Meh, in the context of emulation, which ran at 5% before JITs, 70% is pretty close to 1:1 performance. Given the M1 is also a faster cpu than any x86 Macbooks, and it´s really a wash (yes, recompiling under arm is faster...)
No, it's not. Switching to TSO allows for fast, accurate emulation, but if they didn't have that they would just go the Windows route and drop barriers based on heuristics, which would work for almost all software. The primary driver behind Rosetta's speed is extremely good single-threaded performance and a good emulator design.
My guess: if the situation is similar to Windows laptops, they just use a subset of OEM features and provide a sub-par experience (like lack of battery usage optimizations, flaky suspend/hibernate, second-tier graphics support, etc)

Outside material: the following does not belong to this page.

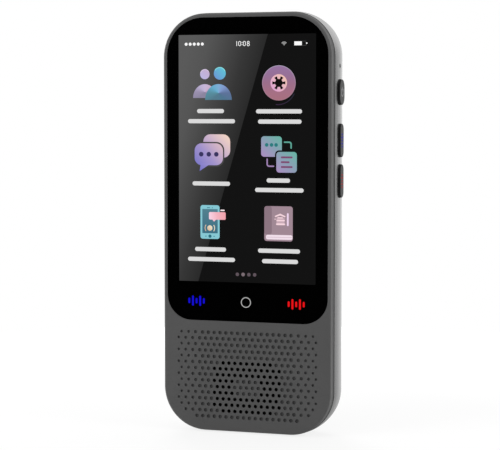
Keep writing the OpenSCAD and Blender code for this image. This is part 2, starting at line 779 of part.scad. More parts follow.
module power_key() color("#646464") upright() key(power_key_y, power_key_l, power_key_w);
module blue_talk_key() color("#646464") upright() key(blue_key_y, talk_key_l, talk_key_w);
module red_talk_key() color("#646464") upright() key(red_key_y, talk_key_l, talk_key_w);

module power_plunger() color("#e8e4da") upright() plunger(power_key_y);
module blue_plunger() color("#e8e4da") upright() plunger(blue_key_y);
module red_plunger() color("#e8e4da") upright() plunger(red_key_y);

module key_switches() color("#b9bbbe") upright() for (y = [power_key_y, blue_key_y, red_key_y])
    difference() {
        block([switch_rear_x, y - switch_l / 2, key_line_z - switch_w / 2],
            [switch_x, y + switch_l / 2, key_line_z + switch_w / 2]);
        translate([switch_x - switch_bore, y, key_line_z]) rotate([0, 90, 0])
            cylinder(d = plunger_d + 2 * fit_gap, h = switch_bore + cut);
    }

module key_board() color("#1d5a36") upright() block([key_board_x, key_board_y0, -key_board_half],
    [switch_rear_x, key_board_y1, web_rear_z - fit_gap]);

// Tail of the key board, folded round the end of the rail on to the main board
module key_flex() color("#8a5a22") upright() {
    low_y = key_flex_y - key_flex_w / 2;
    high_y = key_flex_y + key_flex_w / 2;
    block([switch_rear_x, low_y, flex_rear_z - flex_t],
        [switch_rear_x + flex_t, high_y, flex_bond_l - key_board_half]);
    block([key_connector_x, low_y, flex_rear_z - flex_t], [switch_rear_x + flex_t, high_y, flex_rear_z]);
}

// ---------------------------------------------------------------- microphones

module side_microphone() color("#c8b878") upright()
    translate([0, 0, -side_mic_set_back]) block([switch_rear_x, side_mic_y - mic_l / 2, -mic_w / 2],
        [switch_rear_x + mic_t, side_mic_y + mic_l / 2, mic_w / 2]);

// Rubber sleeve from the microphone to the frame, with a nozzle that lines the frame's hole
module side_mic_boot() color("#1c1c1c") upright()
    translate([switch_rear_x + mic_t, side_mic_y, -side_mic_set_back]) rotate([0, 90, 0]) difference() {
        union() {
            cylinder(d = mic_hole_d + 2 * boot_wall, h = wall_x - switch_rear_x - mic_t);
            cylinder(d = nozzle_d, h = case_w / 2 - nozzle_sink - switch_rear_x - mic_t);
        }
        translate([0, 0, -cut]) cylinder(d = nozzle_d - 2 * nozzle_t, h = case_w);
    }

module top_microphone() color("#c8b878") upright()
    block([top_mic_x - mic_w / 2, top_mic_y - mic_l, board_z],
        [top_mic_x + mic_w / 2, top_mic_y, board_z + mic_t]);

// Rubber block over the microphone, with a channel to the hole in the frame's end
module top_mic_boot() color("#1c1c1c") upright() difference() {
    half = mic_hole_d / 2 + boot_wall;
    intersection() {
        union() {
            block([top_mic_x - half, top_mic_y - mic_l, board_z + mic_t], [top_mic_x + half, case_l, half]);
            block([top_mic_x - half, top_mic_y + fit_gap, board_z], [top_mic_x + half, case_l, half]);
        }
        translate([0, 0, -half - cut]) linear_extrude(2 * half + 2 * cut) cavity_outline(fit_gap / 2);
    }
    translate([top_mic_x, case_l, 0]) rotate([90, 0, 0])
        cylinder(d = mic_hole_d, h = case_l - top_mic_y + mic_l / 2);
}

// ---------------------------------------------------------------- main board

module main_board() color("#1d5a36") upright() difference() {
    translate([0, 0, board_rear_z]) linear_extrude(board_t) intersection() {
        cavity_outline(board_edge_gap);
        translate([board_left_x, board_foot]) square([board_right_x - board_left_x, case_l]);
    }
    holes(case_screw_places, boss_notch_d, board_rear_z - cut, board_z + cut);
    holes(board_screw_places, screw_clear_d, board_rear_z - cut, board_z + cut);
}

module board_screws() color("#8a8c90") upright()
    for (place = concat(board_screw_places, sub_screw_places))
        translate([place[0], place[1], board_rear_z]) screw(board_screw_l);

// Sheet can on the rear of the main board
module shield_can(x, y, w, l) difference() {
    block([x - w / 2, y - l / 2, board_rear_z - shield_h], [x + w / 2, y + l / 2, board_rear_z]);
    block([x - w / 2 + shield_sheet, y - l / 2 + shield_sheet, board_rear_z - shield_h + shield_sheet],
        [x + w / 2 - shield_sheet, y + l / 2 - shield_sheet, board_rear_z + cut]);
}

// Chip of a size [width, length, height] on the rear of the main board
module chip(x, y, size) block([x - size[0] / 2, y - size[1] / 2, board_rear_z - size[2]],
    [x + size[0] / 2, y + size[1] / 2, board_rear_z]);

module main_shield() color("#b4b6b8") upright() shield_can(main_can_x, main_can_y, main_can_w, main_can_l);
module radio_shield() color("#b4b6b8") upright()
    shield_can(radio_can_x, radio_can_y, radio_can_w, radio_can_l);
module processor_chip() color("#232323") upright() chip(processor_x, main_can_y, processor_size);
module memory_chip() color("#232323") upright() chip(memory_x, main_can_y, memory_size);
module radio_chip() color("#232323") upright() chip(radio_can_x, radio_can_y, radio_size);

// Sockets of the flexible circuits: display, touch sensor, keys, and both ends of the link
module flex_connectors() color("#e6e2d6") upright() {
    front_y = flex_drop_y + connector_gap;
    for (tail = [[display_flex_x, display_flex_w], [touch_flex_x, touch_flex_w]])
        block([tail[0] - tail[1] / 2, front_y, board_z],
            [tail[0] + tail[1] / 2, front_y + connector_l, flex_end_z]);
    block([key_connector_x, key_flex_y - key_flex_w / 2, flex_rear_z],
        [key_connector_x + connector_l, key_flex_y + key_flex_w / 2, board_rear_z]);
    block([link_flex_x - link_flex_w / 2, link_connector_y, flex_rear_z],
        [link_flex_x + link_flex_w / 2, link_connector_y + connector_l, board_rear_z]);
    block([link_connector_x, link_flex_y, flex_rear_z],
        [link_connector_x + connector_l, link_flex_y + link_flex_w, board_rear_z]);
}

module battery_connector() color("#e6e2d6") upright()
    block([lead_x - lead_w / 2 - connector_side, board_foot + connector_edge, board_z],
        [lead_x + lead_w / 2 + connector_side, board_foot + connector_edge + connector_l, cell_board_z]);

// Aerial stuck to the inside of the rear cover
module antenna_flex() color("#3a3a3a") upright()
    block([antenna_left_x, antenna_y - antenna_l / 2, rear_inner_z],
        [antenna_right_x, antenna_y + antenna_l / 2, rear_inner_z + flex_t]);

// Leaf spring that joins the main board to the aerial
module antenna_spring() color("#c9a227") upright() {
    x = antenna_right_x - spring_l - spring_w;
    y = antenna_y - spring_w / 2;
    top_z = rear_inner_z + flex_t;
    block([x, y, board_rear_z - spring_t], [x + spring_l, y + spring_w, board_rear_z]);
    block([x, y, top_z], [x + spring_t, y + spring_w, board_rear_z]);
    block([x, y, top_z], [x + spring_l, y + spring_w, top_z + spring_t]);
}

// ---------------------------------------------------------------- battery

module battery_cell() color("#9fa3a8") upright() round_plate(battery_w, battery_foot, battery_top,
    battery_edge_r, battery_edge_r, battery_z - battery_t, battery_z);

module battery_tape() color("#e4d9a8") upright() for (side = [-1, 1])
    translate([side * battery_w / 4, 0, 0]) block([-tape_w / 2, battery_foot + tape_inset, battery_z],
        [tape_w / 2, battery_top - tape_inset, web_rear_z]);

// Protection board on the upper end of the cell
module battery_board() color("#1d5a36") upright()
    block([cell_board_inset - battery_w / 2, battery_top, cell_board_z - cell_board_t],
        [battery_w / 2 - cell_board_inset, battery_top + cell_board_l, cell_board_z]);

module battery_lead() color("#b03030") upright()
    block([lead_x - lead_w / 2, battery_top + lead_inset, cell_board_z],
        [lead_x + lead_w / 2, board_foot + connector_edge + connector_l, cell_board_z + lead_t]);

// ---------------------------------------------------------------- lower board and socket

module sub_board() color("#1d5a36") upright() difference() {
    translate([0, 0, board_rear_z]) linear_extrude(board_t) intersection() {
        cavity_outline(sub_board_y - frame_wall);
        translate([-sub_board_w / 2, sub_board_y]) square([sub_board_w, sub_board_l]);
    }
    holes(sub_screw_places, screw_clear_d, board_rear_z - cut, board_z + cut);
}

// Cross-section of the socket, shrunk by gap
module socket_outline(gap) round_rect(socket_w - 2 * gap, gap - socket_h / 2, socket_h / 2 - gap,
    socket_h / 2 - gap - fit_gap / 2, socket_h / 2 - gap - fit_gap / 2);

// Carries a cross-section up the part's length from y0 to y1
module along_length(y0, y1) translate([0, y1, 0]) rotate([90, 0, 0]) linear_extrude(y1 - y0) children();

module socket_shell() color("#b8babd") upright() difference() {
    along_length(socket_sink, socket_sink + socket_l) socket_outline(0);
    along_length(socket_sink - cut, socket_sink + socket_l - socket_sheet) socket_outline(socket_sheet);
}

module socket_tongue() color("#1a1a1a") upright() {
    base_y = socket_sink + socket_l - socket_sheet - tongue_base_l;
    along_length(base_y, base_y + tongue_base_l) socket_outline(socket_sheet + fit_gap / 2);
    block([-tongue_w / 2, socket_sink + tongue_set_back, -tongue_t / 2],
        [tongue_w / 2, base_y, tongue_t / 2]);
}

// Flat link between the two boards, past the side of the battery
module link_flex() color("#8a5a22") upright() {
    block([link_flex_x - link_flex_w / 2, link_flex_y, flex_rear_z - flex_t],
        [link_flex_x + link_flex_w / 2, link_connector_y + connector_l, flex_rear_z]);
    block([link_flex_x, link_flex_y, flex_rear_z - flex_t],
        [link_connector_x + connector_l, link_flex_y + link_flex_w, flex_rear_z]);
}

// ---------------------------------------------------------------- speaker

// Plate of the speaker's outline, grown by grow, between two planes
module speaker_plate(grow, z0, z1) translate([0, 0, z0]) linear_extrude(z1 - z0) speaker_outline(grow);

// Centre part of the speaker, w by l, between two planes
module speaker_core(w, l, r, z0, z1) round_plate(w, speaker_y - l / 2, speaker_y + l / 2, r, r, z0, z1);

module speaker_mesh() color("#0c0c0c") upright() speaker_plate(0, mesh_z, front_inner_z);

module speaker_gasket() color("#161616") upright() difference() {
    speaker_plate(0, gasket_z, mesh_z);
    speaker_plate(-gasket_w, gasket_z - cut, mesh_z + cut);
}

module speaker_basket() color("#2b2b2b") upright() difference() {
    speaker_plate(0, basket_rear_z, gasket_z);
    speaker_plate(-gasket_w, cone_z, gasket_z + cut);
    speaker_plate(-gasket_w - cone_seat, basket_rear_z + basket_floor, gasket_z + cut);
    speaker_core(magnet_w + 2 * fit_gap, magnet_h + 2 * fit_gap, magnet_r + fit_gap,
        basket_rear_z - cut, gasket_z);
}

module speaker_magnet() color("#7c7e80") upright() {
    speaker_core(magnet_w, magnet_h, magnet_r, basket_rear_z, basket_rear_z + basket_floor);
    speaker_core(magnet_w + 2 * yoke_rim, magnet_h + 2 * yoke_rim, magnet_r + yoke_rim,
        basket_rear_z - magnet_t, basket_rear_z);
}

module speaker_cone() color("#141414") upright() {
    speaker_plate(-gasket_w - fit_gap / 2, cone_z, cone_z + cone_t);
    difference() {
        speaker_core(coil_w, coil_h, coil_r, basket_rear_z + basket_floor + fit_gap, cone_z);
        speaker_core(coil_w - 2 * coil_t, coil_h - 2 * coil_t, coil_r - coil_t, basket_rear_z, cone_z);
    }
}

// Spring pins from the lower board to the speaker
module speaker_contacts() color("#c9a227") upright() for (side = [-1, 1])
    translate([side * (basket_w / 2 - contact_edge), speaker_y + contact_edge, board_z])
        cylinder(d = contact_d, h = basket_rear_z - board_z);

front_cover();
cover_glass();
glass_adhesive();
display_panel();
backlight_unit();
display_tape();
display_flex();
touch_flex();
middle_frame();
front_screws();
rear_cover();
case_screws();
power_key();
blue_talk_key();
red_talk_key();
power_plunger();
blue_plunger();
red_plunger();
key_switches();
key_board();
key_flex();
side_microphone();
side_mic_boot();
top_microphone();
top_mic_boot();
main_board();
board_screws();
main_shield();
radio_shield();
processor_chip();
memory_chip();
radio_chip();
flex_connectors();
battery_connector();
battery_cell();
battery_board();
battery_lead();
battery_tape();
sub_board();
socket_shell();
socket_tongue();
link_flex();
speaker_basket();
speaker_cone();
speaker_magnet();
speaker_gasket();
speaker_mesh();
speaker_contacts();
antenna_flex();
antenna_spring();
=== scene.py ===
# %% [markdown]
# # A handheld voice translator
# A translator of this kind is a slim slab with a touch display, a loudspeaker behind a drilled
# grille, and three keys in the side: power, and one key for each speaker of the conversation.
# All hard parts come from CAD. This lesson dresses them: it lights them, gives each part the
# surface of its real material, and adds what CAD leaves out: the picture on the display, the
# touch marks printed under the glass and the signs on the keys.

# %% Load the parts
import math

import bmesh
import bpy
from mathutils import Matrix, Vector


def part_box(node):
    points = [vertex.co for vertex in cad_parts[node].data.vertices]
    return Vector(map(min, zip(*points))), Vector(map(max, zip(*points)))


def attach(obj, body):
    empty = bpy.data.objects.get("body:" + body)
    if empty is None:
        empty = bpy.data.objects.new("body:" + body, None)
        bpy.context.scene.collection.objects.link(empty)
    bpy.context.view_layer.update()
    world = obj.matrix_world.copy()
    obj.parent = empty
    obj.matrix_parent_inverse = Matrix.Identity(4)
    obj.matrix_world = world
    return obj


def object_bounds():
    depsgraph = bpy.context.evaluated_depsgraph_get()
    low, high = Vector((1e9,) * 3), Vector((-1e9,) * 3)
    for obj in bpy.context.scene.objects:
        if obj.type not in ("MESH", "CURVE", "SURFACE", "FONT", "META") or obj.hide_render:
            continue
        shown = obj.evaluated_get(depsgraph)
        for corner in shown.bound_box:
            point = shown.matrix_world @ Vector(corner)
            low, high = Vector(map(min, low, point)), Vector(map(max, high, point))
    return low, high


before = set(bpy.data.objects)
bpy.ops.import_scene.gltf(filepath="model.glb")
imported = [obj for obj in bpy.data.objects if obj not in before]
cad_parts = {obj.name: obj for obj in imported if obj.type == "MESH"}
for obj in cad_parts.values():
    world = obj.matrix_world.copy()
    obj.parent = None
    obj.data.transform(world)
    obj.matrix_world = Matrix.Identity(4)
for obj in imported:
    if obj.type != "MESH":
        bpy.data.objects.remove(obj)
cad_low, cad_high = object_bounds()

MM = 0.001  # one millimetre in Blender's metres
print("size in mm:", [round(side / MM, 2) for side in cad_high - cad_low])

# %% [markdown]
# ## Camera
# The device stands on its lower end and its front looks along -Y. A product picture is taken
# with a long lens from a little to the side, so that the silver edge and the keys show while
# the upright lines stay almost parallel. The camera is placed on a sphere round the point of the
# front face that it looks at, because an angle and a distance are easier to reason about than
# coordinates.

# %% Place the camera
AIM = Vector((1.3 * MM, cad_low.y, 74.85 * MM))
DISTANCE = 609 * MM
TURN, RISE = math.radians(18), math.radians(3.83)  # to the right of the front, and above level
SENSOR_W, FOCAL_LENGTH = 36, 123.7  # in mm
NEAREST, FARTHEST = 0.02, 20  # limits of what the camera draws, in metres from it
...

Now, I'm typing this on a GNU/Linux machine, but let's face it, all of the nuisances I mentioned are legit and constant source of problems in tech support forums.
If the extra instructions also operate in extra state (e.g. extra registers) a kernel needs to know about their existence so it can correctly save and restore state on context switches
It doesn’t need to use them, but it must be aware of them, insofar as they may introduce security problems.
As an example, if the kernel doesn’t know of DMA channels, and it requires setup code to prevent user-level code from using them to copy across process boundaries, the kernel will run fine, but have glaring security problems.
What dma channels doesn't require mapping registers into the user space process to work? There aren't usually magic instructions you have to opt into disabling as far as I know.
And I would like to emphasize that when Apple used Intel, even then it was not commercially viable to use their platform. Bringing in ARM did change less than one would think at first.